I’ve made so many poor decisions throughout my life and feel like there’s been no progress. Now I think, What story of my life am I writing? before I make a move. This program has helped me in practical ways and biblical knowledge without being stuck in a church, and I love that it’s on regular TV.

All my life, I have heard God cares for me; however, there was always a “but.” God cares, but you have to do better…God cares, but not as much as you need him to. After listening to Your Move, I now know unequivocally that God knows me and my needs and he truly cares for me.

Last Saturday night, I stumbled across what I thought was a marriage counseling show, Staying In Love. Interesting timing as my husband was away for work and we’d been having some real difficulties. Andy’s messages really spoke to me, and I’ve been listening to his podcast and/or recording the TV shows ever since. I wasn’t a “church person” growing up, but I can easily identify with what he’s saying. I do believe that listening to Andy improved my life and my marriage.

Saturday, I put myself in a slightly sketchy situation by being out too late with someone I knew I shouldn’t be out with. Long story short, we were in this bar listening to a band and, sure enough, Andy’s Guardrails series comes up on all twenty TVs at 1 a.m. throughout the entire bar.

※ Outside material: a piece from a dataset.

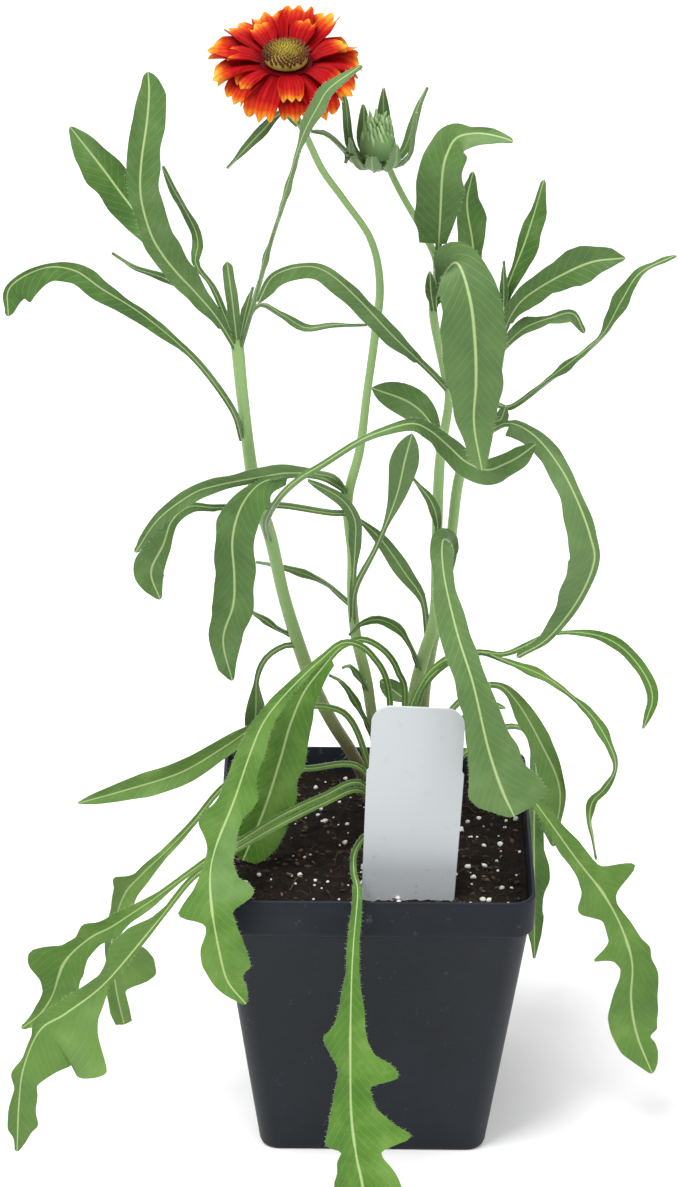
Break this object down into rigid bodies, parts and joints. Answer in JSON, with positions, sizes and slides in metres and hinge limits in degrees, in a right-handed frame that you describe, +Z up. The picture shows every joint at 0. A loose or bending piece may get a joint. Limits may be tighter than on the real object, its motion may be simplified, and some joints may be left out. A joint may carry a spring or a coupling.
{
  "type": "potted flowering plant",
  "caption": "Blanket flower plant with toothed leaves, a red and yellow bloom and a closed bud, in a square black nursery pot with a bare white label.",
  "frame": {"origin": "middle of the underside of the pot's base", "axes": "+Z up along the pot's height, the label faces -Y, +X to the right of someone who looks at the label"},
  "size_m": [0.1885, 0.1569, 0.335],
  "materials": {
    "pot": "satin",
    "soil": "rough",
    "label": "satin",
    "leafy": "matte",
    "rays": "matte",
    "disc": "matte",
    "young_florets": "matte"
  },
  "bodies": {
    "root": {"pot": "pot", "soil": "soil", "label": "label", "left_stem": "leafy", "bloom_stem": "leafy", "bud_stem": "leafy", "right_stem": "leafy", "rosette": "leafy", "bloom_rays": "rays", "bloom_disc": "disc", "bud_florets": "young_florets"}
  },
  "joints": []
}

What a wake-up call.

After my husband left me for another woman and, ultimately, filed for divorce, to say I was devastated was an understatement. Starting Over gave me the tools I needed to forgive my ex-husband and release my feelings of hurt and bitterness. This series is so practical, and it changed my life!

I’m 21 years old, and I have always struggled with knowing what to do next. Listening to Andy ask, “What is the wise thing to do?” was like a magic formula. Now I always ask myself this question before making ANY decisions.

About two years ago, I started listening to the Your Move podcast, and I have never stopped. Listening to Andy’s messages has truly changed my life and helped me to make better decisions. I am eternally grateful for the impact that Andy and Your Move have had on my life.